— Stored data —
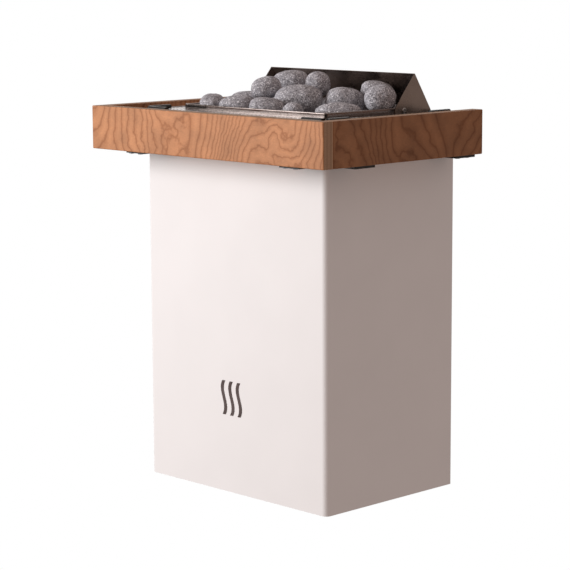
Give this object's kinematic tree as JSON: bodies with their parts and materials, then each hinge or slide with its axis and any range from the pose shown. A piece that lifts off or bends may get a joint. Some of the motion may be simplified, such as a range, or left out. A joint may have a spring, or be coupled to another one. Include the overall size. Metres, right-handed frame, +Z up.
{
  "type": "wall-mounted electric sauna heater",
  "caption": "Wall-hung electric sauna heater: white steel casing, open stone chamber with leaning steel deflector, and a plywood safety rail on steel straps.",
  "frame": {"origin": "on the wall plane, in the middle of the wall bracket's screw pattern", "axes": "+X to the heater's right as seen from the front, +Y into the wall, +Z up; the front faces -Y"},
  "size_m": [0.5162, 0.3661, 0.6511],
  "materials": {
    "white_powder_coat": "fine satin powder coat",
    "plywood": "oiled birch plywood",
    "beech_dowel": "plain beech",
    "black_steel": "black powder coat",
    "stainless_sheet": "brushed stainless sheet",
    "stainless_rivet": "turned stainless",
    "galvanised_sheet": "hot-dip galvanised sheet",
    "zinc_steel": "zinc plated",
    "element_sheath": "heat-tinted stainless tube",
    "steatite_ceramic": "unglazed steatite",
    "silicone_lead": "silicone insulation",
    "gland_nylon": "moulded nylon",
    "spacer_nylon": "moulded nylon",
    "olivine_stone": "rounded speckled grey stone"
  },
  "bodies": {
    "wall_bracket_body": {"wall_bracket": "galvanised_sheet"},
    "heater": {"back_panel": "galvanised_sheet", "back_screws": "zinc_steel", "base_plate": "stainless_sheet", "connection_box": "galvanised_sheet", "connection_cover": "galvanised_sheet", "cover_screws": "zinc_steel", "deflector_rivets": "stainless_rivet", "earth_nuts": "zinc_steel", "earth_stud": "zinc_steel", "element_leads": "silicone_lead", "element_nuts": "zinc_steel", "front_emblem": "stainless_sheet", "gland_body": "gland_nylon", "gland_cap": "gland_nylon", "gland_locknut": "gland_nylon", "heat_deflector": "stainless_sheet", "heating_element_1": "element_sheath", "heating_element_2": "element_sheath", "heating_element_3": "element_sheath", "inner_jacket": "galvanised_sheet", "outer_casing": "white_powder_coat", "stone_bedding": "olivine_stone", "stone_big": "olivine_stone", "stone_chamber": "stainless_sheet", "stone_collar": "stainless_sheet", "stone_front_long": "olivine_stone", "stone_front_middle": "olivine_stone", "stone_grate": "stainless_sheet", "stone_layer_1": "olivine_stone", "stone_layer_2": "olivine_stone", "stone_layer_3": "olivine_stone", "stone_layer_4": "olivine_stone", "stone_layer_5": "olivine_stone", "stone_layer_6": "olivine_stone", "stone_left_flat": "olivine_stone", "stone_right": "olivine_stone", "stone_top_right": "olivine_stone", "terminal_block": "steatite_ceramic", "terminal_block_screws": "zinc_steel", "top_plate": "stainless_sheet", "wall_spacers": "spacer_nylon"},
    "safety_rail": {"rail_dowels": "beech_dowel", "rail_front_board": "plywood", "rail_left_board": "plywood", "rail_right_board": "plywood", "rail_screws": "zinc_steel", "strap_front_left": "black_steel", "strap_front_right": "black_steel", "strap_left_front": "black_steel", "strap_left_rear": "black_steel", "strap_right_front": "black_steel", "strap_right_rear": "black_steel"},
    "stone_front_left_body": {"stone_front_left": "olivine_stone"},
    "stone_front_small_body": {"stone_front_small": "olivine_stone"},
    "stone_front_flat_body": {"stone_front_flat": "olivine_stone"},
    "stone_right_back_body": {"stone_right_back": "olivine_stone"},
    "stone_top_left_body": {"stone_top_left": "olivine_stone"},
    "stone_top_back_body": {"stone_top_back": "olivine_stone"},
    "stone_top_middle_body": {"stone_top_middle": "olivine_stone"}
  },
  "joints": [
    {"name": "heater_lift", "type": "slide", "parent": "wall_bracket_body", "child": "heater", "axis": [0, 0, 1], "range_m": [0, 0.018]},
    {"name": "rail_lift", "type": "slide", "parent": "heater", "child": "safety_rail", "axis": [0, 0, 1], "range_m": [0, 0.07]},
    {"name": "stone_front_left_lift", "type": "slide", "parent": "heater", "child": "stone_front_left_body", "axis": [0, 0, 1], "range_m": [0, 0.08]},
    {"name": "stone_front_small_lift", "type": "slide", "parent": "heater", "child": "stone_front_small_body", "axis": [0, 0, 1], "range_m": [0, 0.08]},
    {"name": "stone_front_flat_lift", "type": "slide", "parent": "heater", "child": "stone_front_flat_body", "axis": [0, 0, 1], "range_m": [0, 0.08]},
    {"name": "stone_right_back_lift", "type": "slide", "parent": "heater", "child": "stone_right_back_body", "axis": [0, 0, 1], "range_m": [0, 0.08]},
    {"name": "stone_top_left_lift", "type": "slide", "parent": "heater", "child": "stone_top_left_body", "axis": [0, 0, 1], "range_m": [0, 0.08]},
    {"name": "stone_top_back_lift", "type": "slide", "parent": "heater", "child": "stone_top_back_body", "axis": [0, 0, 1], "range_m": [0, 0.08]},
    {"name": "stone_top_middle_lift", "type": "slide", "parent": "heater", "child": "stone_top_middle_body", "axis": [0, 0, 1], "range_m": [0, 0.08]}
  ]
}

— Written instruction —
Report how many lines in this data include the string "with", and nothing else.

— Exercise solution —
2